Efectos colaterales

Crítica de Rosa Gronda - El Litoral

Siniestras golosinas contra la tristeza

En el panorama del cine norteamericano -tanto en el underground como en el mainstream- el realizador Steven Soderbergh siempre ha tenido un solvente ritmo narrativo, además de ser un director que suele cargar sobre sus espaldas con el guión, la fotografía y el montaje, como ocurre en este caso. “Efectos colaterales”, en el corpus de su prolífica obra podría agruparse junto a filmes como “Contagio” y “Erin Brockovich”, emergentes de problemas que la salud pública aún no termina de resolver. Como se desprende de su significativo título, el eje de “Efectos colaterales” son los intereses que se mueven detrás de los cada vez más refinados y peligrosos psicofármacos. Emily (Rooney Mara) es una joven que se vuelve adicta a un ansiolítico novedoso que le receta su cuestionable psiquiatra (Jude Law).

“¿Qué sería de nuestras vidas sin químicos?”, dice en un momento este psiquiatra, mientras reparte entre sus conocidos (incluso su mujer) algunas pastillas para levantar el ánimo, salir de la depresión o la tristeza. Se trata de un profesional inglés que ejerce su carrera en EE.UU. por la distinta concepción que tienen ambos países respecto de los psicofármacos: “Allá el que toma un ansiolítico es porque está enfermo; aquí, es alguien que quiere curarse”.

Más adelante, sabremos que este personaje de ética desdibujada recibe cifras adicionales por recetar y probar en sus pacientes nuevos ansiolíticos con efectos secundarios complejos, severos y peligrosos que producen desde sonambulismo, hasta la anulación del yo.

Veremos a los representantes de las grandes corporaciones farmacéuticas, interactuando con los profesionales de la salud mental para frenar juicios o absolver de culpabilidad a pacientes que bajo los efectos farmacológicos pueden llegar hasta el asesinato.

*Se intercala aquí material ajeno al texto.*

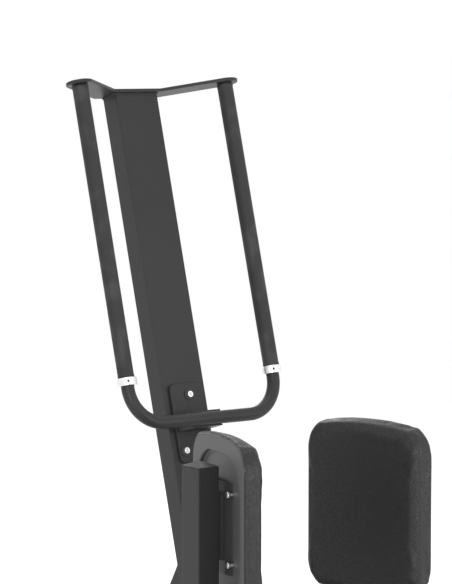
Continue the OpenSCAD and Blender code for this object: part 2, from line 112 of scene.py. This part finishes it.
class Finish:
    """A material in the making: node() adds any node, and the rest are patterns that the finishes share."""

    def __init__(self, name, **fixed):
        self.material = bpy.data.materials.new(name)
        self.material.use_nodes = True
        self.tree = self.material.node_tree
        self.shader = self.tree.nodes["Principled BSDF"]
        for socket, value in fixed.items():
            self.shader.inputs[socket.replace("_", " ")].default_value = value

    def node(self, kind, settings=None, values=None, out=0):
        made = self.tree.nodes.new(kind)
        for key, value in (settings or {}).items():
            setattr(made, key, value)
        for key, value in (values or {}).items():
            if isinstance(value, Sock):
                self.tree.links.new(value.socket, made.inputs[key])
            else:
                made.inputs[key].default_value = value
        return Sock(self, made.outputs[out])

    def place(self, scale=(1, 1, 1), turn=(0, 0, 0)):
        spot = self.node("ShaderNodeTexCoord", out="Object")
        return self.node("ShaderNodeMapping", values={"Vector": spot, "Scale": scale, "Rotation": turn})

    def noise(self, size, detail=3.0, rough=0.5, where=None):
        """Cloudy noise whose features are about size metres across."""
        values = {"Scale": 1 / size, "Detail": detail, "Roughness": rough, "Vector": where or self.place()}
        return self.node("ShaderNodeTexNoise", values=values)

    def cells(self, size, where, feature="F1"):
        """Distances to scattered points that are about size metres apart."""
        return self.node("ShaderNodeTexVoronoi", {"feature": feature}, {"Scale": 1 / size, "Vector": where})

    def step(self, value, low, high):
        """0 below low and 1 above high, with a smooth ramp between."""
        return self.node("ShaderNodeMapRange", {"interpolation_type": "SMOOTHSTEP"},
                         {"Value": value, "From Min": low, "From Max": high})

    def blend(self, amount, first, second):
        """The first colour, going over to the second as amount goes from 0 to 1."""
        values = {"Factor": amount, 6: first, 7: second}
        return self.node("ShaderNodeMix", {"data_type": "RGBA"}, values, out=2)

    def wear(self, **inputs):
        """Wires patterns into the shader's inputs."""
        for socket, value in inputs.items():
            self.tree.links.new(value.socket, self.shader.inputs[socket.replace("_", " ")])

    def bump(self, height, depth, strength):
        made = self.node("ShaderNodeBump", values={"Height": height, "Distance": depth, "Strength": strength})
        self.wear(Normal=made)


def grey(tone, tint=0.0):
    """A grey, made bluer by tint."""
    return (tone, tone, tone * (1 + tint), 1)


def powder_coat(name, tone):
    """Dark satin powder coat: orange peel, faint clouding, rubbed patches and a few fine scuffs."""
    coat = Finish(name, Specular_IOR_Level=0.22)
    cloud = coat.noise(0.22, 4)
    rubbed = coat.step(coat.noise(0.05, 5, 0.6), 0.52, 0.72)
    scuffs = coat.step(coat.noise(0.004, 2, 0.5, coat.place((1, 1, 0.06), (0.3, 0.9, 0.2))), 0.66, 0.74)
    base = coat.blend(cloud, grey(tone * 0.86, 0.02), grey(tone * 1.16, 0.05))
    coat.wear(Base_Color=coat.blend(scuffs * 0.22, base, grey(tone * 2.2)),
              Roughness=0.38 + cloud * 0.06 + rubbed * 0.025 + scuffs * 0.06)
    peel = coat.noise(0.0022, 2)
    grit = coat.noise(0.0006, 1)
    coat.bump(peel * 0.7 + grit * 0.3, 0.00012, 0.5)
    return coat.material


def grained_leather(name, tone):
    """Upholstery vinyl with a pebbled grain: creases between the pebbles, painted darker as painted shade,
    and pores.
    """
    hide = Finish(name, Specular_IOR_Level=0.40)
    drift = hide.noise(0.012, 2)
    spot = hide.node("ShaderNodeTexCoord", out="Object")
    warp = hide.node("ShaderNodeVectorMath", {"operation": "MULTIPLY_ADD"},
                     {0: hide.noise(0.006, 2), 1: (0.0016, 0.0016, 0.0016), 2: spot})
    pebbles = hide.cells(0.0034, warp, "SMOOTH_F1")
    small = hide.cells(0.0015, warp)
    creases_and_shade = hide.step(pebbles, 0.30, 0.62)
    pores = hide.step(hide.noise(0.0012, 2), 0.58, 0.7)
    base = hide.blend(drift, grey(tone * 0.75, 0.03), grey(tone * 1.3, 0.04))
    # the crease mask also paints the creases darker: painted shade in them, on top of their bump
    hide.wear(Base_Color=hide.blend(creases_and_shade * 0.55, base, grey(tone * 0.45)),
              Roughness=0.34 + drift * 0.08 + creases_and_shade * 0.2)
    hide.bump(1 - creases_and_shade * 0.75 - small * 0.2 - pores * 0.18, 0.0005, 0.75)
    return hide.material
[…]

El necesario rol de paciente para semejante profesional, corre por parte de la ascendente y polifacética Rooney Mara, quien interpreta a Emily, una joven hermosa, casada con un agente financiero que de pronto va preso por tráfico de influencias y de esta forma pierde de la noche a la mañana su alto nivel de vida material, lo que la lleva a un estado depresivo y a un aparente intento de suicidio. En estas circunstancias, conoce al ya mencionado doctor Jonathan Banks (Jude Law) quien será el encargado de tratarla sobre la base de medicamentos que provocan acciones involuntarias con trágicas consecuencias.

El submundo de psiquiatras amorales y pacientes irresponsables, el trasfondo económico de dicho negocio, la concientización sobre los efectos secundarios son sin duda lo más interesante de la primera parte de este psicothriller, que despierta mucha expectativa respecto del desenlace, hasta que un giro argumental deja de lado toda esa interesante trama, acercándose más a los procedimientos convencionales para lograr un forzado efecto sorpresa.

Atrapados sin salida

La historia de “Efectos colaterales” pertenece a esa clase de thrillers en los que con cada giro se nos dice que todo lo que hemos visto es falso. Al introducir un misterio a la vieja usanza, se abre el camino para giros sorprendentes que son un arma de doble filo, porque solamente funciona en casos muy puntuales de la historia del cine, como “Frenesí” de Hithcock por ejemplo, pero que trastabilla en otros innumerables casos para el olvido.

Muchas vueltas de tuerca se apilan innecesariamente, y las sucesivas traiciones hacen caer el nivel de una película que podría haber sido mucho más interesante. De cualquier modo, la serie de personajes tramposos que circulan por la trama, conforman un film más inquietante que un thriller con héroes y villanos estereotipo. Aquí, son todos seres corruptos, intrigantes y potencialmente peligrosos, donde el dinero es lo que en el fondo motiva todos sus actos.

Finalmente, queda la denuncia de una sociedad enferma, la sátira de un mundo falsamente feliz que conduce al abandono, la soledad, la frustración y la perdición.

“Efectos colaterales” es un film con matices y relecturas -siempre desquiciantes- que se inicia y termina de una forma similar y significativa: un plano amplio sobre un recorte de arquitectura cuadriculada, impersonal y monótona que progresivamente se va cerrando hasta llegar a los ojos o ventanas de esas enormes moles de cemento, que condensan y potencian la sensación de encierro y soledad en la gran urbe.